The weather was a little cool and I was glad I had my nice warm scarf! The sun has a hard time reaching the bottom of the canyon. The water freezes up pretty quickly. We didn’t actually have a whole day of hiking because around 3 pm the sun had left the canyon and it was getting darker and colder.
We decided to go on a another quick hike to see the Weeping Rock. The small climb was well worth it. It’s so beautiful. This hike is called the “Rock and Stroll” and it’s only 1.5 hours, moderate 1-mile walk to get to the Weeping Rock.
There is a foot path crossing over a drainage stream that is lined with cottonwood, ash and maple trees. I love trees and there were many gorgeous ones. This hike wasn’t hard but it was a bit steep and towards the end, kind of slippery due to the seeping water and moss on the ground.
At the top of the trail, steps culminate at a large eroded carved out area, something like a sponge soaking up water then releasing it slowly to feed the hanging gardens and dripping excess into the water hole below.
Continuous water “weeps” out of the Weeping Rock alcove, keeping lush hanging gardens moist. The weeping is from above where Echo Canyon, one of the parks many slot canyons is located. There are other seepage areas resulting from the “spring line” between the two rock strata, kayenta and Navajo sandstone, but Weeping Rock is an impressive one.
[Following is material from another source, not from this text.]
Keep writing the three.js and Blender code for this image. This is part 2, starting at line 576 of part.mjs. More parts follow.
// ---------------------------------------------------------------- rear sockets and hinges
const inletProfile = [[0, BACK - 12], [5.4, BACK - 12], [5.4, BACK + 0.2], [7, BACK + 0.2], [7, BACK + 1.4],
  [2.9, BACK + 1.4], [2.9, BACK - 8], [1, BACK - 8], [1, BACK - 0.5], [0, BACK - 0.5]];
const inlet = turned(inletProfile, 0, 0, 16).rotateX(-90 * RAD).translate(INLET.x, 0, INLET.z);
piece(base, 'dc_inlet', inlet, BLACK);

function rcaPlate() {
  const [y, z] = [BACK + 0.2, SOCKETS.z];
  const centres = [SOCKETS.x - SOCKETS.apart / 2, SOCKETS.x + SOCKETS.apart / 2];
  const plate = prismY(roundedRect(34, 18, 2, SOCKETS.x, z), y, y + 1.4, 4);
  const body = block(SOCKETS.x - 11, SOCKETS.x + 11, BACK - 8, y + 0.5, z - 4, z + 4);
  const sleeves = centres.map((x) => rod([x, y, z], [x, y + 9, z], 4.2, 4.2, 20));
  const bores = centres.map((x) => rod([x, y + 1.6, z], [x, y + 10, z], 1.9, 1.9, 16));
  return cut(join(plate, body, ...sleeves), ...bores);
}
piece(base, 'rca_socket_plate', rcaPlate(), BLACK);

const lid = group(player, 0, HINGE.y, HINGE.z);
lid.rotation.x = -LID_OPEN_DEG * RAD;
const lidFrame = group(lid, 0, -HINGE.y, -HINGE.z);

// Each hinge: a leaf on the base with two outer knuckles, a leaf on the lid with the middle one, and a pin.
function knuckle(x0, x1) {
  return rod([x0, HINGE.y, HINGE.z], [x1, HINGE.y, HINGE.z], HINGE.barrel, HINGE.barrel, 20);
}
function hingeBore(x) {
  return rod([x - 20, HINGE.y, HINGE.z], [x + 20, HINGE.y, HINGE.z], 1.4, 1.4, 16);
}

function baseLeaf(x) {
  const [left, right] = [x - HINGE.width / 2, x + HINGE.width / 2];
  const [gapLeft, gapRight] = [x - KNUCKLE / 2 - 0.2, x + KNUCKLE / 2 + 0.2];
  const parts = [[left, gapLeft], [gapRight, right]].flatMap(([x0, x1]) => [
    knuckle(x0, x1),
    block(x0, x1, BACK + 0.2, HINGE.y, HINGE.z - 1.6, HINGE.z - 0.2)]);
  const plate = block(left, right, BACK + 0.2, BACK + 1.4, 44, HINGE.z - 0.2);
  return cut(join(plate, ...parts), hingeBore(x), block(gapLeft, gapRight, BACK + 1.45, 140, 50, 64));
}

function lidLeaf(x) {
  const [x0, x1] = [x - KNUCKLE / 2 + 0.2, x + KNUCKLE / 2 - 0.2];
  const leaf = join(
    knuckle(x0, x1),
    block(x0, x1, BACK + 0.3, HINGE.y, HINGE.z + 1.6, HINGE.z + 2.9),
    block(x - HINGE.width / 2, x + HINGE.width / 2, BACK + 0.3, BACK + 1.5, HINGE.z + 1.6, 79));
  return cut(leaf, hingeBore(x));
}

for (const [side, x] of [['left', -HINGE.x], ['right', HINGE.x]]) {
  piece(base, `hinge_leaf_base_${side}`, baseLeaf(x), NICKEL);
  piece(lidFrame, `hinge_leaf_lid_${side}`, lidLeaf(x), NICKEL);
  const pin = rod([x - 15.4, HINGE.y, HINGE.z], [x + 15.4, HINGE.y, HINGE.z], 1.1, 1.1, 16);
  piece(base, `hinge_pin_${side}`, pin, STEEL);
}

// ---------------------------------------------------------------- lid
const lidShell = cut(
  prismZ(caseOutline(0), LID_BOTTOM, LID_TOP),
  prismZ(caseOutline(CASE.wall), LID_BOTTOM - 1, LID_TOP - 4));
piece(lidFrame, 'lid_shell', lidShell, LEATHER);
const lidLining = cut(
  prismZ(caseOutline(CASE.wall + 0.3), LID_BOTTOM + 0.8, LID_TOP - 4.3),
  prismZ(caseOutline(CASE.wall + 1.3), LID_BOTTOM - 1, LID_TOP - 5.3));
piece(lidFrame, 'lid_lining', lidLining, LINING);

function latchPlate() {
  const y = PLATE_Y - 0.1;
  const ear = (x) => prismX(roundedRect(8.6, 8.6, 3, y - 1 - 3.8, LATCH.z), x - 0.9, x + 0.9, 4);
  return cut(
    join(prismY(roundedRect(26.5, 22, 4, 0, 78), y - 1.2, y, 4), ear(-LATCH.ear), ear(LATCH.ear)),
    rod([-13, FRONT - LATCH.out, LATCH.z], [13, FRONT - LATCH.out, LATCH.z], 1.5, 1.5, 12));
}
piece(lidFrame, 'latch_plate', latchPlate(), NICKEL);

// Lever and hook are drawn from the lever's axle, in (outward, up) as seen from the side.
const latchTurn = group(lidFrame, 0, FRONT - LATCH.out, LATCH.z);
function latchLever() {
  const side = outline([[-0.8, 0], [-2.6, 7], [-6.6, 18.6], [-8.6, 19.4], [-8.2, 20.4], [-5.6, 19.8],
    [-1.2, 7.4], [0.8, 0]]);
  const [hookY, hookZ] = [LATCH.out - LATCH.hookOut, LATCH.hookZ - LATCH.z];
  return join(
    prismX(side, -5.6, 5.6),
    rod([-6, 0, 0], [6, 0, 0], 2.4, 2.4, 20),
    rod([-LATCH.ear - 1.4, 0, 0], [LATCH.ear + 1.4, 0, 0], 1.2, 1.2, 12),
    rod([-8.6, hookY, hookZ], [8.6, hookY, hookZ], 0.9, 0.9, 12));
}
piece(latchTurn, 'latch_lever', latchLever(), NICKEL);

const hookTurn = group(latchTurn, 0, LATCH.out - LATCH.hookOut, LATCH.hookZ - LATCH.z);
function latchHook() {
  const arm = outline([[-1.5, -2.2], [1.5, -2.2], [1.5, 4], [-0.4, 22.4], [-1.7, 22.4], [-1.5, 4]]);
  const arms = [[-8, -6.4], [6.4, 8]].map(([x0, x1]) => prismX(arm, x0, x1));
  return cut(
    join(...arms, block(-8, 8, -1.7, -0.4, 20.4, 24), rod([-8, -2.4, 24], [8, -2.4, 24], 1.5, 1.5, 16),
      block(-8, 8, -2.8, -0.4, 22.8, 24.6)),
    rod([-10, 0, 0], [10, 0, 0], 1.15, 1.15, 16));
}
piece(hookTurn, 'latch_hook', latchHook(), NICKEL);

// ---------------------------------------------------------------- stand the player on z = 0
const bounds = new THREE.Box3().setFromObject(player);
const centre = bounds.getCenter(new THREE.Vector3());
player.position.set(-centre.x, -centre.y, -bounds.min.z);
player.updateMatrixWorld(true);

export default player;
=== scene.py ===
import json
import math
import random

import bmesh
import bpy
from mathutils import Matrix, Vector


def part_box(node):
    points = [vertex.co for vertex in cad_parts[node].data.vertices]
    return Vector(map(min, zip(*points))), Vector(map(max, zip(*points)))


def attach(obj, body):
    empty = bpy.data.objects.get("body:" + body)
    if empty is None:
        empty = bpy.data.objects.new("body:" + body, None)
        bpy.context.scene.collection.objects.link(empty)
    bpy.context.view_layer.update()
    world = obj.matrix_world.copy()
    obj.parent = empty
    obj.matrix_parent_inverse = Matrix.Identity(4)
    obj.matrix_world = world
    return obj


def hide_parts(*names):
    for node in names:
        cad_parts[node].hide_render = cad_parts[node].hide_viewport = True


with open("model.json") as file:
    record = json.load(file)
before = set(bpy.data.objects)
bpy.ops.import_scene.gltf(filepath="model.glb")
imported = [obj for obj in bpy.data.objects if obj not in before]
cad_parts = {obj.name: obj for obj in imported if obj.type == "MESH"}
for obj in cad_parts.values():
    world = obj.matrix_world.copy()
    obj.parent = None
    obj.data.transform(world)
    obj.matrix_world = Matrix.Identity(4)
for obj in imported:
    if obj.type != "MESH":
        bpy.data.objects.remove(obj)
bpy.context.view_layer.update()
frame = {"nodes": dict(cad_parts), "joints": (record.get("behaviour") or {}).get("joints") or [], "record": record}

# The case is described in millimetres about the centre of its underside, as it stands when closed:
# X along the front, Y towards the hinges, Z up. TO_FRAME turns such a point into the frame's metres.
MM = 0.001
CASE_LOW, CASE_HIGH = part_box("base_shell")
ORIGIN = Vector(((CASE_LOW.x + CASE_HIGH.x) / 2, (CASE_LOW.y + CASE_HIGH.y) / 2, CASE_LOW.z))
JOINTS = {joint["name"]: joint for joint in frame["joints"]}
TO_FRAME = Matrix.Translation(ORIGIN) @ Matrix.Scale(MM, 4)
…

An impermeable shale, the Kayenta layer, makes up the floor of the slot canyon that prevents water from absorbing into the ground and forces it to find a place it can penetrate, such as at Weeping Rock. This is not a quick process. The water has been in the rocks for a very long time, about 1200 years in fact!
Here are some shots from under the Weeping rock at the top of the trail :
Then it was back to the car for the ride home. The setting sun on the rock formations was something to behold! The mountain was painted in fall colors of flickering warm orange flames.
The time spent there was much too short and left me yearning for more. Till next time Zion !
What have been your past hiking experiences?